The fact that jellyfish have survived for 650 million years despite not have brains is great news for stupid people.
I often wish that gravity was a more selective force regarding who it kept on this planet.
Lost in the desert, you scan the horizon with your device. To the east, you see the leaning tower of Pisa. To the west, you see the familiar pillars of Stonehenge. That’s when you realize you should have brought binoculars instead of a Viewmaster.

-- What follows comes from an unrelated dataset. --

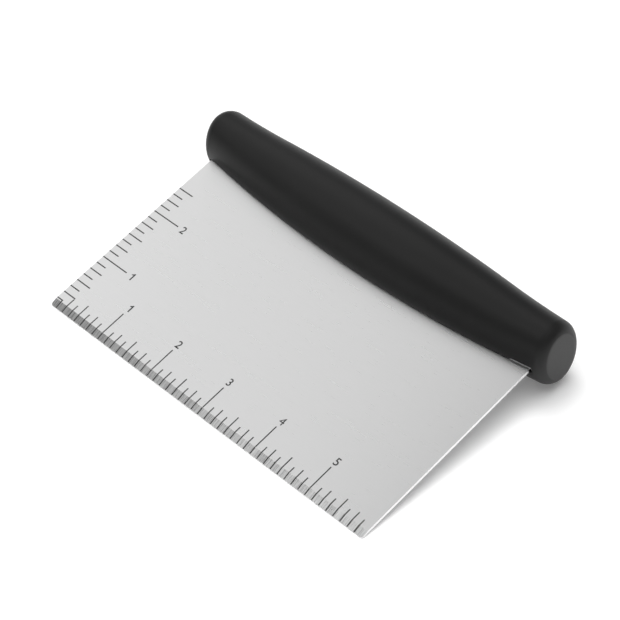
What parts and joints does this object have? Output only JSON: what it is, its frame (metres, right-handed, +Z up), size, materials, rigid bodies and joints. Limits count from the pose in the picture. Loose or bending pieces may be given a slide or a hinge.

*An elf cop pulls Frodo riding an ent over*
Elf Cop: Where ya going?
Frodo: To throw a ring into a volcano!
EC: Step out of the treehicle
i’ve always loved the phrase “when i wore a younger man’s clothes” from piano man. it’s such a poetic way of saying he stole a guy’s clothes
“Dad, you called me my brother’s name.”
I’m sorry *30 second pause* little dude.
The opposite of Iceland is water water
Some guy just smiled at me at the store and I didn’t know what to do; so I gave this half smirk, half confused look and I’m pretty sure he thinks I have gas
Who the hell invented Bull Riding?
“Hey, I’m gonna hop on that 2,000 pound pissed off animal…Time me!!!”
The best part of Robocop is when they spent billions of dollars making a cyborg super soldier instead of helping Detroit not be awful.
I just figured out how to deal with a situation that I was thrown into in 1978.
Me: I’ve sorted these toy boxes so you can put vehicles in one box and people and characters in the other. It will make tidying up quick and easy. Shall we try it?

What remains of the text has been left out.